The Chinese generally have fairly strongly defined rules about inter-human relations, especially within the family or clan.  You have to show respect to your elders, whether you like them or not, whether they're worthy of the respect or not, etc.  You also have to acknowledge the familial link with them, in the sense of accepting their authority or position, say.

    Back in the 80s, I met a mainland Chinese chap in his 30s at dinner in a friend's house.

    His father had gone over to Taiwan pre-1949, to seek a better life, I think, leaving his wife and fairly new-born son (the man I met at dinner) behind in mainland China, to be sent for at a later point.  Then 1949 happened on the mainland, and the father was stuck on the other side of Taiwan Straits.
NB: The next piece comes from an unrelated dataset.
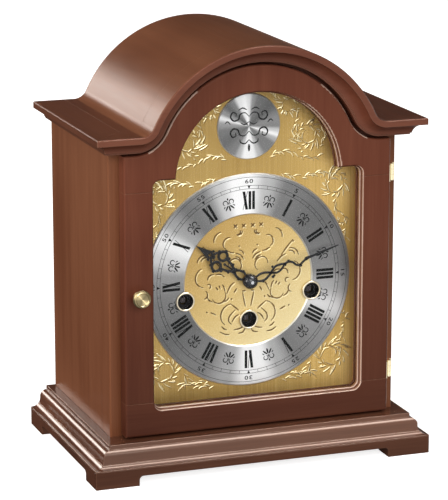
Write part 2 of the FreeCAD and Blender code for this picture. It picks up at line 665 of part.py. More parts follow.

    After x number of years, the father gave up hope of being reunited with his wife and son, so he started a new family in Taiwan.  Another x number of years on, he emigrated to Sweden, and sent for his son to join him there.

    I asked the man, "So, how did you feel when you first met your father at the airport?  Did you feel anything for him?"

    His answer was: "Of course!  He's my father!"

    It got me thinking afterwards.  I'd like to have had the opportunity to do a kind of control test on this, like how they do it in science and research.

(from googling) Quote You test the instrument or method on known negatives (e.g., testing a pregnancy test on people who aren't pregnant) to catch false positives. Unquote

    My control test would be:  send a total stranger to the airport to collect him, claiming to be his father, then take him home to live with him for a few years, maybe even a couple of decades.  Then tell the son, "He's not your father," and see if he might feel the same "of course!" closeness to the real father, having built up a relationship with the stranger over the years of living with him.


How would life have turned out? 01 (England / Singapore)

 


A student of mine (in her early 80s) from Lancashire told me that her mother had worked in a textile mill, and expected her to follow suit.

    Just as well she didn't go along with that, for she then went on to lead a very interesting life, publishing articles about her experiences too: teaching English in (alphabetical order) China, France, Singapore, Spain and Switzerland; editing an educational magazine in N.E. China near the Korean border; and is now learning Russian as well.  (She already knows French, Spanish and Mandarin.)

    I used to visit some relatives on my father's side who lived on Singapore's biggest offshore island, Pulau Ubin, where granite quarrying was done.    

    I was then told, aged 9, that when I arrived, a fourth girl, my mother had wanted to give me away to this family, who only had a son at the time.  It was a common Chinese practice to give away children, e.g., to let the child have a better life, to give the childless family a child, or a son-less family a son -- in my case, a daughter-less family a daughter.

    It got me thinking how different my life would've turned out, growing up on that outback of an island off the north-east coast of Singapore, with a family who ran a ferry service between Singapore and Pulau Ubin, as well as a grocery shop.  An environment that was very rural and quite different from my suburban upbringing (English stream Catholic convent school education).